John contented himself with imprisoning the leading knights and handing over the men at arms to his soldiers for ransom. The only defenders hanged were the mercenary crossbowmen, whom John’s men generally despised for the carnage they had caused.
With Rochester Castle and his line of communication to the port of Dover now secure, King John unleashed a revenge-driven campaign of terror intended to bring the barons to their knees. Considering London too well fortified to be taken in a winter siege that might wreck his own army, John marched on Northampton.

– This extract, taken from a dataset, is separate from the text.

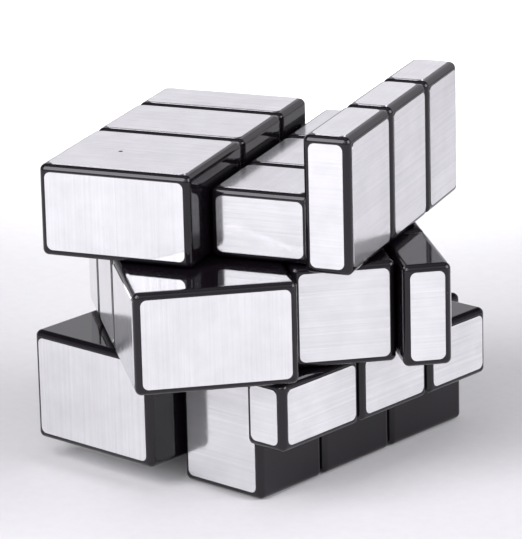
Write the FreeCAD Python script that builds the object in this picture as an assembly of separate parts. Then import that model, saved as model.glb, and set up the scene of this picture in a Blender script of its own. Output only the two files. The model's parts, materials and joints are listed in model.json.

As Roger of Wendover related:
[John,] spreading his troops abroad, burnt the houses and buildings of the barons, robbing them of their goods and cattle, and thus destroying everything that came in his way, he presented a miserable spectacle to all who beheld it. And if the day did not satisfy the malice of the king for the destruction of property, he ordered his incendiaries to set fire to the hedges and towns on his march, that he might refresh his sight with the damage done to his enemies and by robbery might support the wicked agents of his iniquity.
As John expanded his depredations, the despondent barons, in 1216, invited Prince Louis, son of King Philip II of France, to bring an army to England and claim the throne. Louis accepted the offer and landed in England on May 21, 1216. Within a week he was in London, receiving the homage of the barons. John, distrusting the loyalty of his own French mercenaries in battle against their prince, retreated west as a reinvigorated baronial army took the offensive. The tides of war had turned against the despised monarch when he succumbed to dysentery in October 1216.